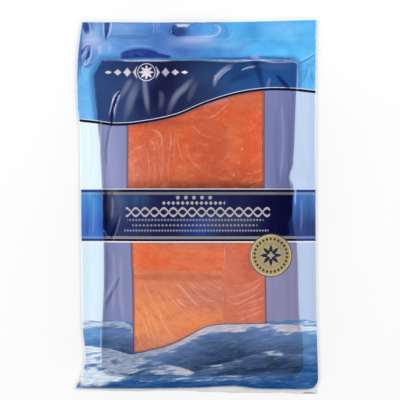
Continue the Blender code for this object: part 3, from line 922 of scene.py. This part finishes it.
def sea_inks(tree, position, x, over_board, inks, kept):
    """Printed swells: water with streaks of chop, and foam that breaks up away from the crests."""
    in_sea, tone, foam = kept
    sea = within(tree, in_sea, 0.0, None, 0.4)
    slanted = add(tree, "VectorRotate", {"Vector": position, "Angle": -0.14}, rotation_type='Z_AXIS')
    chop = grain(tree, slanted, (6.0, 1.1, 30.0), 4.0)
    broad = grain(tree, slanted, (22.0, 5.0, 30.0))
    for mask, share in ((chop, 0.20), (broad, 0.28)):
        mixed = add(tree, "Math", {0: mask, 1: share, 2: -0.5 * share}, operation='MULTIPLY_ADD')
        tone = add(tree, "Math", {0: tone, 1: mixed}, operation='ADD', use_clamp=True)
    lumps = grain(tree, slanted, (9.0, 1.9, 30.0), 5.0, 0.25, 0.75)
    density = add(tree, "Math", {0: lumps, 1: 0.8, 2: foam}, operation='MULTIPLY_ADD')
    foam = within(tree, density, 0.95, None, 0.21)
    veil = all_of(tree, within(tree, density, 0.72, None, 0.26), 0.4)
    open_sea, dark, thin, thick, shaded = (lay_tones(tree, light, (mask, deep)) for light, mask, deep in (
        (inks.open_light, tone, inks.open_deep), (inks.sea_light, tone, inks.sea_deep),
        ("#EAF2F8", chop, "#B4CEE6"), (inks.foam, chop, "#ACACBE"), ("#A2ACC0", chop, "#7C8AA8"),
    ))
    thick = lay_tones(tree, thick, (within(tree, x, None, -22.0, 22.0), shaded))
    return [(all_of(tree, sea, *masks), ink, 0.95) for masks, ink in (
        ((), open_sea), ((over_board,), dark), ((veil,), "#A4BCDC"), ((foam,), thin),
        ((foam, over_board), thick),
    )]


def printed_film_material(inks):
    """Clear polyethylene film, gravure printed from behind: inks under a glossy clear face."""
    material, tree, position, (arc, pack, window, gather, gleam, *sea) = fresh_material(
        "printed_polyethylene_film", "above_curve", "in_pack", "in_window", "gather", "gleam",
        "in_sea", "depth_tone", "foam",
    )
    axes = add(tree, "SeparateXYZ", {0: position}).node
    x, y = axes.outputs[0], axes.outputs[1]
    over_board = within(tree, pack, 0.0, None, 0.4)
    share = add(tree, "MapRange", {0: x, 1: -80.0, 2: 80.0})
    streaks = grain(tree, position, (3.5, 70.0, 30.0), 2.0, 0.25, 0.75)
    clouds = grain(tree, position, (26.0, 18.0, 30.0))
    wobble = add(tree, "Math", {0: clouds, 1: 0.05, 2: share}, operation='MULTIPLY_ADD')

    # Fields of colour; the blue fields change slowly across the pouch.
    sky, low_sky, under, band_open, band_lit, band_dark = (
        add(tree, "ValToRGB", {0: along}, stops) for along, stops in (
            (wobble, SKY), (share, LOW_SKY), (wobble, HEADER_OVER_BOARD),
            (share, BAND_OPEN), (share, BAND_LIT), (wobble, BAND_OVER_BOARD),
        )
    )
    header = within(tree, arc, 0.0, None)
    sky = lay_tones(tree, sky, (within(tree, y, None, 94.0, 5.0), low_sky))
    mottle = grain(tree, position, (11.0, 8.0, 30.0), 4.0, 0.3, 0.7)
    sky = lay_tones(tree, sky, (1.0, lay_tones(tree, "#D4DEEE", (mottle, "#FFFFFF"))), blend='MULTIPLY')
    # Sky ink darker where the film rises to the board's edge: painted shade.
    sky_with_edge_shade = lay_tones(tree, sky, (within(tree, pack, -2.6, None, 2.0), "#4A86C6"))
    band = within(tree, y, BAND_FOOT, BAND_TOP, 0.25)
    lit = add(tree, "MapRange", {0: y, 1: -13.0, 2: 6.0})
    band_open = lay_tones(tree, band_open, (lit, band_lit))
    for middle, reach, near, glow in BAND_GLOWS:
        off = {}
        for index, axis in enumerate((x, y)):
            shift = add(tree, "Math", {0: axis, 1: -middle[index]}, operation='ADD')
            off[index] = add(tree, "Math", {0: shift, 1: reach[index]}, operation='DIVIDE')
        spread = add(tree, "VectorMath", {0: add(tree, "CombineXYZ", off)}, operation='LENGTH')
        fade = {0: spread, 2: 1.6, 3: near, 4: 0.0}
        spread = add(tree, "MapRange", fade, interpolation_type='SMOOTHSTEP')
        band_dark = lay_tones(tree, band_dark, (spread, glow))
    low = within(tree, y, None, -22.0, 12.0)
    pale, strip = (
        lay_tones(
            tree, left, (share, right), (low, lay_tones(tree, low_left, (share, low_right))))
        for left, right, low_left, low_right in (
            (inks.haze_left, inks.haze_right, "#DCF0FC", "#B6C9E6"),
            (inks.strip_left, inks.strip_right, "#7882B0", "#8B88AA"),
        )
    )
    # Streaks of the film's ripples: lighter painted sheen on the strips, and painted sheen and shade on the
    # band.
    strip = lay_tones(tree, strip, (add(tree, "MapRange", {0: streaks, 4: 0.22}), "#A8AEDA"))
    ripple_sheen_and_shade = lay_tones(tree, "#CCD0DC", (streaks, "#FFFFFF"))
    band_open, band_dark = (
        lay_tones(tree, ink, (1.0, ripple_sheen_and_shade), blend='MULTIPLY') for ink in (band_open, band_dark)
    )
    outside = within(tree, window, None, -0.3)

    # Fine lines along the header's curve and along the band.
    navy_line = lay_tones(tree, "#20408C", (over_board, inks.line_navy))
    lines = [
        (within(tree, value, middle - half, middle + half, 0.2), colour, 0.97)
        for value, middle, half, colour in (
            (arc, 0.05, 0.17, inks.cream), (arc, -1.05, 0.88, inks.line_navy),
            (y, BAND_TOP - 0.1, 0.22, inks.cream), (y, BAND_TOP - 1.4, 0.80, navy_line),
            (y, BAND_FOOT + 1.2, 0.70, navy_line), (y, BAND_FOOT - 0.05, 0.40, inks.cream),
        )
    ]
    for middle, metal in ((BAND_TOP - 3.0, inks.bronze), (BAND_FOOT + 2.8, "#8C8A8C")):
        stripe = within(tree, y, middle - 0.8, middle + 0.8, 0.25)
        lines += [
            (all_of(tree, stripe, 0.55), "#90A0BC", 0.95),
            (all_of(tree, over_board, stripe), metal, 0.97),
        ]
    colour, cover = lay_inks(tree, [
        (None, "#F4F6FA", 0.004),
        (outside, pale, 0.95),
        (all_of(tree, outside, over_board), strip, 0.90),
        *sea_inks(tree, position, x, over_board, inks, sea),
        (within(tree, window, -0.55, 0.1, 0.25), "#4A3A62", 0.85),
        (header, sky_with_edge_shade, 0.92),
        (all_of(tree, header, over_board), under, 0.94),
        (band, band_open, 0.94),
        (all_of(tree, band, over_board), band_dark, 0.95),
        *lines,
        *ornament_inks(tree, x, y, inks),
        *seal_inks(tree, x, y, inks),
    ])

    # Doubled film and painted shade multiply the ink under it; painted highlights turn it pale.
    uneven = grain(tree, position, (2.0, 1.4, 2.0), 4.0, 0.25, 0.75)
    gather = all_of(tree, gather, add(tree, "MapRange", {0: uneven, 3: 0.78}))
    colour = lay_tones(tree, colour, (gather, inks.gather), blend='MULTIPLY')
    colour = lay_tones(tree, colour, (gleam, inks.gleam))
    for mask in (gather, gleam):
        cover = add(tree, "Math", {0: cover, 1: mask}, operation='MAXIMUM')

    wrinkle = grain(tree, position, (2.2, 9.0, 5.0), 2.0, 0.2, 0.8)
    bump = add(tree, "Bump", {"Height": wrinkle, "Strength": 0.25, "Distance": 0.0003})
    ink = add(tree, "BsdfPrincipled", {"Base Color": colour, "Roughness": 0.5, "Specular IOR Level": 0.0})
    printed = add(tree, "MixShader", {0: cover, 1: add(tree, "BsdfTransparent"), 2: ink})
    gloss = add(tree, "BsdfAnisotropic", {"Roughness": 0.09, "Normal": bump})
    # Fresnel's share for polyethylene, worked out the same way for both faces of the thin film.
    slant = add(tree, "LayerWeight", {"Blend": 0.5, "Normal": bump}).node.outputs["Facing"]
    slant = add(tree, "Math", {0: slant, 1: 5.0}, operation='POWER')
    mirrored = add(tree, "Math", {0: slant, 1: 0.96, 2: 0.04}, operation='MULTIPLY_ADD')
    shell = add(tree, "MixShader", {0: mirrored, 1: printed, 2: gloss})
    add(tree, "OutputMaterial", {"Surface": shell})
    return material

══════

Problem requirements
Pull out each line containing the word "from" and copy it.

Response to this task
Continue the Blender code for this object: part 3, from line 922 of scene.py. This part finishes it.
    """Printed swells: water with streaks of chop, and foam that breaks up away from the crests."""
    """Clear polyethylene film, gravure printed from behind: inks under a glossy clear face."""